_SET TASK_
Look through the material below and copy exactly the lines from the line with "Write part 2" to the line with "on the origin.", those two lines included.

_RECORDS FOR THE TASK_
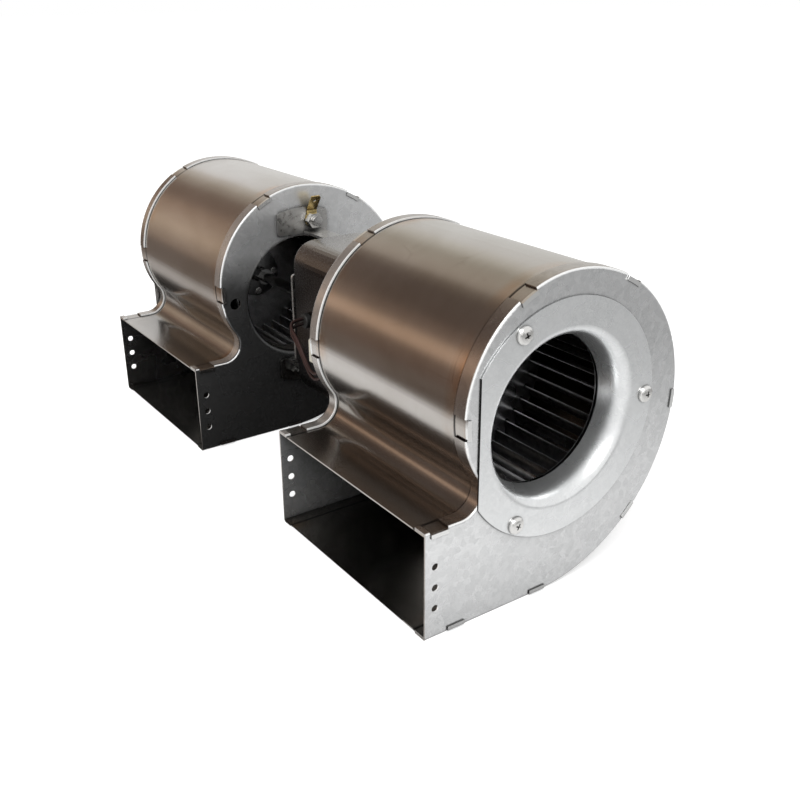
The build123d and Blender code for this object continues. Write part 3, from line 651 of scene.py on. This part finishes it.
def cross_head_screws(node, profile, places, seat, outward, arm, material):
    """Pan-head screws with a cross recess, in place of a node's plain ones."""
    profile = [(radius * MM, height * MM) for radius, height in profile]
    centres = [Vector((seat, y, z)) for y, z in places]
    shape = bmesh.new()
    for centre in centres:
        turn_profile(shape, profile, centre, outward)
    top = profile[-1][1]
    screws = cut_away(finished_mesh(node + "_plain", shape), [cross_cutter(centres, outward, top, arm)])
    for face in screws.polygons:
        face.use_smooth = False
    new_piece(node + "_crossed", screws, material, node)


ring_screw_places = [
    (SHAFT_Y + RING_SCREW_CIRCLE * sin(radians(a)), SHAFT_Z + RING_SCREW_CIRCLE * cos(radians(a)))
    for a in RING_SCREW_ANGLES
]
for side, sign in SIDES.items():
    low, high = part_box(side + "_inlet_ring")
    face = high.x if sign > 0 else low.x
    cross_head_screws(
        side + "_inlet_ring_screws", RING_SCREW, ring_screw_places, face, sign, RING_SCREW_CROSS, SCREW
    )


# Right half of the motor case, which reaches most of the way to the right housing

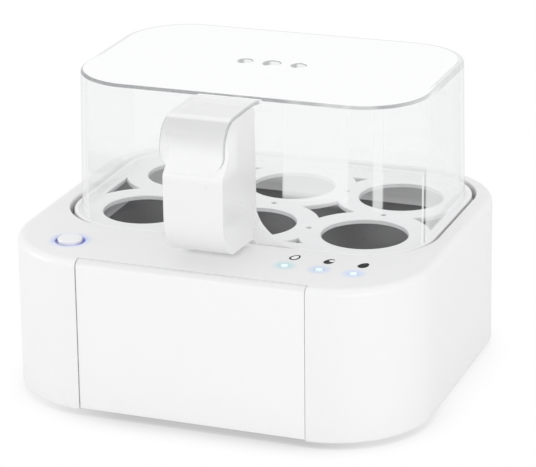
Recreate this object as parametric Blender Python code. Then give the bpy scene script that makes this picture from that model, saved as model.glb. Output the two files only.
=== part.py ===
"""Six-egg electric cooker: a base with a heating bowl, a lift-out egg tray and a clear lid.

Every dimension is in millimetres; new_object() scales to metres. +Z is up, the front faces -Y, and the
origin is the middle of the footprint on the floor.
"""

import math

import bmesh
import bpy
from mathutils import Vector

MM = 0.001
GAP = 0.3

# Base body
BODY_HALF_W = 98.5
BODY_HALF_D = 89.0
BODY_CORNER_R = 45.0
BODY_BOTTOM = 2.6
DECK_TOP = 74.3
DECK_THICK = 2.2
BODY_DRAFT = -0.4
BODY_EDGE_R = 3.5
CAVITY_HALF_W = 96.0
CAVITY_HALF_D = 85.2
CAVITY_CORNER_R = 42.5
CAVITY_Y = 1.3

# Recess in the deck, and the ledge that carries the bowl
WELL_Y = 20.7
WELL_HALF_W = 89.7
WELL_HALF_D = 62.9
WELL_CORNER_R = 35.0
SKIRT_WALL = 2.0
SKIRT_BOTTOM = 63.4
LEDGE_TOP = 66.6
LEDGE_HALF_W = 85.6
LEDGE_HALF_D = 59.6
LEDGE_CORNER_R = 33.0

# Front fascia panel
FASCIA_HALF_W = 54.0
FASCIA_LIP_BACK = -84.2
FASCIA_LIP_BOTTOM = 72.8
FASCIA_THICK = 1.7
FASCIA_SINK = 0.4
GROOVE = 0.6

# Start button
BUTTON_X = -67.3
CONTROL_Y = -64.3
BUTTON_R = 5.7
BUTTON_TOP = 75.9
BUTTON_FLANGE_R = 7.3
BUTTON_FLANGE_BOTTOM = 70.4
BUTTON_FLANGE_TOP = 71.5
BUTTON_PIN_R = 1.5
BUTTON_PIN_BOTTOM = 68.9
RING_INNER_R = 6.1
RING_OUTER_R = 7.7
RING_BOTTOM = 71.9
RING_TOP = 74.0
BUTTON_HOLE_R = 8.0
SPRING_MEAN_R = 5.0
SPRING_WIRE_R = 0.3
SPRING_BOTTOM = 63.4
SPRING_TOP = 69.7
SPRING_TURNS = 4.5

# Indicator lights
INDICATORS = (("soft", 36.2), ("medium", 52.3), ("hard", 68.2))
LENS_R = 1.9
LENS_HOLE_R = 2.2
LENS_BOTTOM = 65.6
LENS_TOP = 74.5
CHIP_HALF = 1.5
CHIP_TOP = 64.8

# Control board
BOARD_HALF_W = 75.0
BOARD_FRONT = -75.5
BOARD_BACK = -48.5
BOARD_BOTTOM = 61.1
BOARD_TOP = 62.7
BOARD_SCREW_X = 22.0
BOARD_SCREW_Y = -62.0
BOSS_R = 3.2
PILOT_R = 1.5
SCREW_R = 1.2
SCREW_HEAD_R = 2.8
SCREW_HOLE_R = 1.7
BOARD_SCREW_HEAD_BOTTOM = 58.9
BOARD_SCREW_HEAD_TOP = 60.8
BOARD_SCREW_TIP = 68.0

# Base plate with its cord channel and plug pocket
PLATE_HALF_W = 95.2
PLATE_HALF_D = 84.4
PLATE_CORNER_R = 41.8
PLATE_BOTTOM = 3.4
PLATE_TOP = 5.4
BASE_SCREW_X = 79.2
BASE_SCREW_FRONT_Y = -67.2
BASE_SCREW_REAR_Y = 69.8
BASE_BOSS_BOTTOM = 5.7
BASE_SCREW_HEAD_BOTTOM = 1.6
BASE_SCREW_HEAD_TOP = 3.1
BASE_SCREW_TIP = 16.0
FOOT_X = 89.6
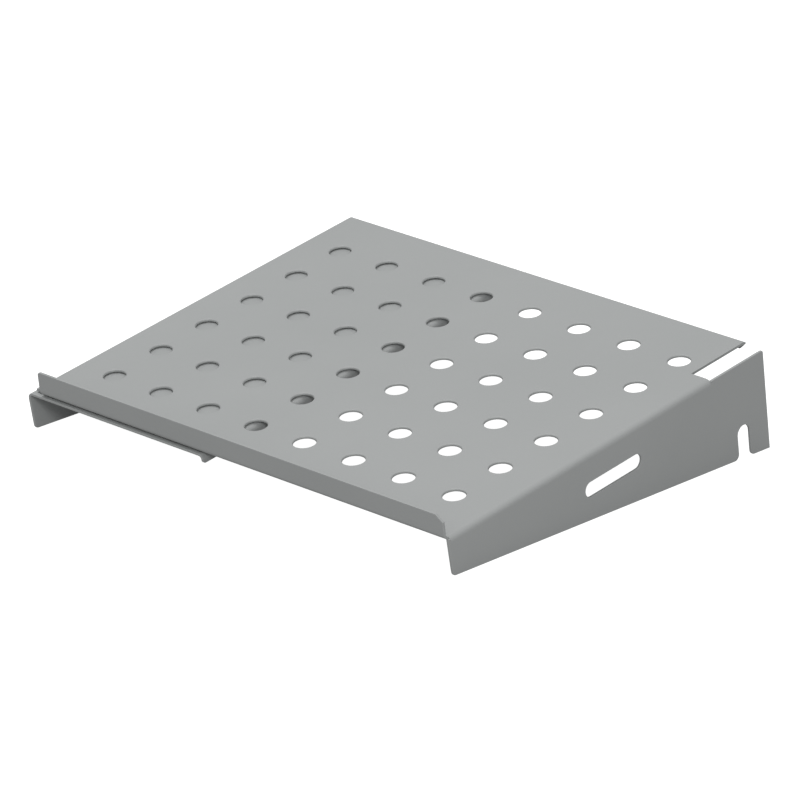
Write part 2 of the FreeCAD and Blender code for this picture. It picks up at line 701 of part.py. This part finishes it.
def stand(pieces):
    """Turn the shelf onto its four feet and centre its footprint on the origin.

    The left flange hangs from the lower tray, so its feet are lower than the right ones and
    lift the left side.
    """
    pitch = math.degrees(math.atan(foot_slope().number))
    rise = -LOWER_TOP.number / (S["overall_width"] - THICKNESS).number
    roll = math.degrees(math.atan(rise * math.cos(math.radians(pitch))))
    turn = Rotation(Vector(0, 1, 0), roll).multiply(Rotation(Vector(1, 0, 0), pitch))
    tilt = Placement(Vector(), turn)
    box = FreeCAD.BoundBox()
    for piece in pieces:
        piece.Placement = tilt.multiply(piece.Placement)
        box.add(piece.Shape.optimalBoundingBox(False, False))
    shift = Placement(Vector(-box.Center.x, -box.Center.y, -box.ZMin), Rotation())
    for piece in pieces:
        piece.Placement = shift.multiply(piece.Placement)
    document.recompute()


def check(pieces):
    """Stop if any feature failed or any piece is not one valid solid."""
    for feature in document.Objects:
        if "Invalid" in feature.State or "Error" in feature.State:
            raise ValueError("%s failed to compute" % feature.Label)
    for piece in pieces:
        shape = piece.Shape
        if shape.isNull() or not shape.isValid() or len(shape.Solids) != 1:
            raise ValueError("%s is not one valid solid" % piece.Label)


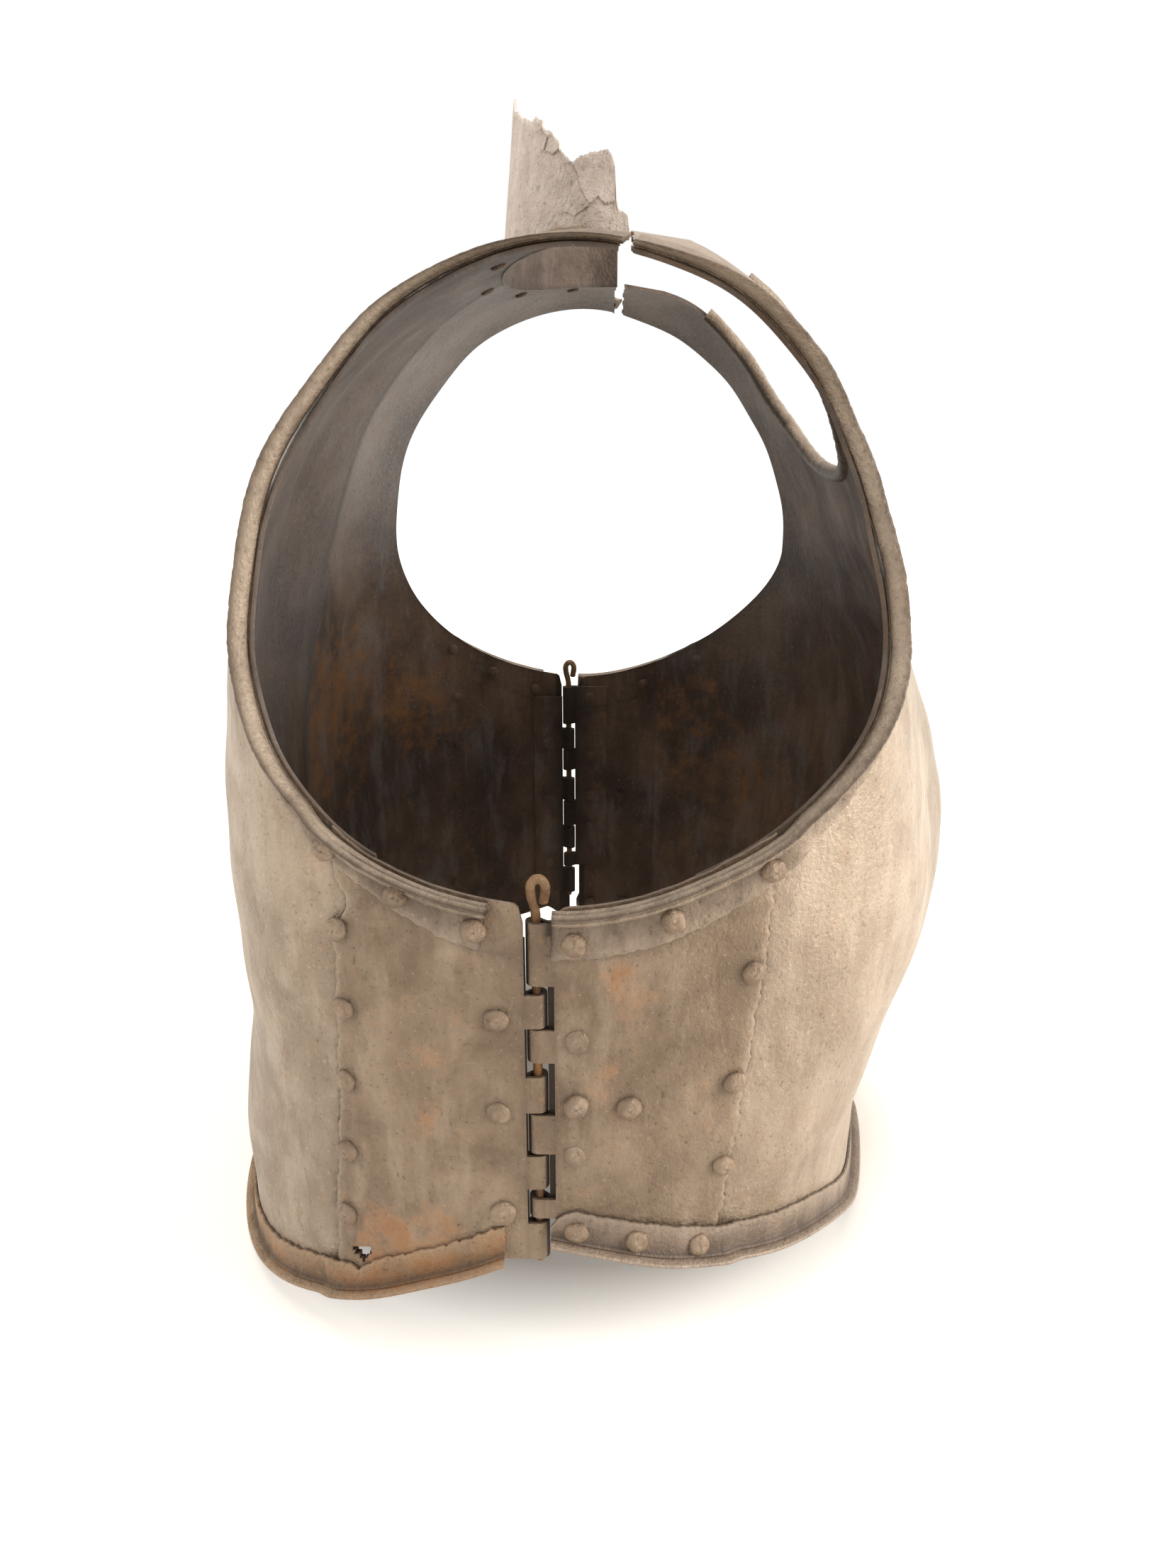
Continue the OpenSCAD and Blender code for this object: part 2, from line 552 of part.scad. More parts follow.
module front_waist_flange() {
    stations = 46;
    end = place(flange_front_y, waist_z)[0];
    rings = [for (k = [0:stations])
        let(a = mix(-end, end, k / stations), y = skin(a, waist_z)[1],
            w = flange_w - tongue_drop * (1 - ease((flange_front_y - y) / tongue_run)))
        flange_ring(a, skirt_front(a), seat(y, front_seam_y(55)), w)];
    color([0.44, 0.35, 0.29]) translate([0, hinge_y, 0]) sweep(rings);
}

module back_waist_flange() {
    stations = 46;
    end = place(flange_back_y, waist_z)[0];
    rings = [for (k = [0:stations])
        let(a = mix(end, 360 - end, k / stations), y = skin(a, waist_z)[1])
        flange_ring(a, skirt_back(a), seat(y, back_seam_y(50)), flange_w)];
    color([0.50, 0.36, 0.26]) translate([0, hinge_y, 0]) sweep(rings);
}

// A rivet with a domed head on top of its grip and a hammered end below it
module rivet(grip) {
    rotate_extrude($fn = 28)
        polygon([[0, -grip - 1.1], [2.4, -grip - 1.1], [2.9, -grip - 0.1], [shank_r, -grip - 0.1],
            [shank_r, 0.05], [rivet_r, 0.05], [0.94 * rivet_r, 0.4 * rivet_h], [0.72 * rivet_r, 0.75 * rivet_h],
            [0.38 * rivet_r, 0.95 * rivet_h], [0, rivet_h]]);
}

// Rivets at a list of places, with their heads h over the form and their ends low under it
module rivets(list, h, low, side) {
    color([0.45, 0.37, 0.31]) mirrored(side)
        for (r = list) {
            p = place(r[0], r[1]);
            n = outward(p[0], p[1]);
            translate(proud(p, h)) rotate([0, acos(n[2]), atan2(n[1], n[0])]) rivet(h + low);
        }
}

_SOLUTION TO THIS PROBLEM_
Write part 2 of the FreeCAD and Blender code for this picture. It picks up at line 701 of part.py. This part finishes it.
def stand(pieces):
    """Turn the shelf onto its four feet and centre its footprint on the origin.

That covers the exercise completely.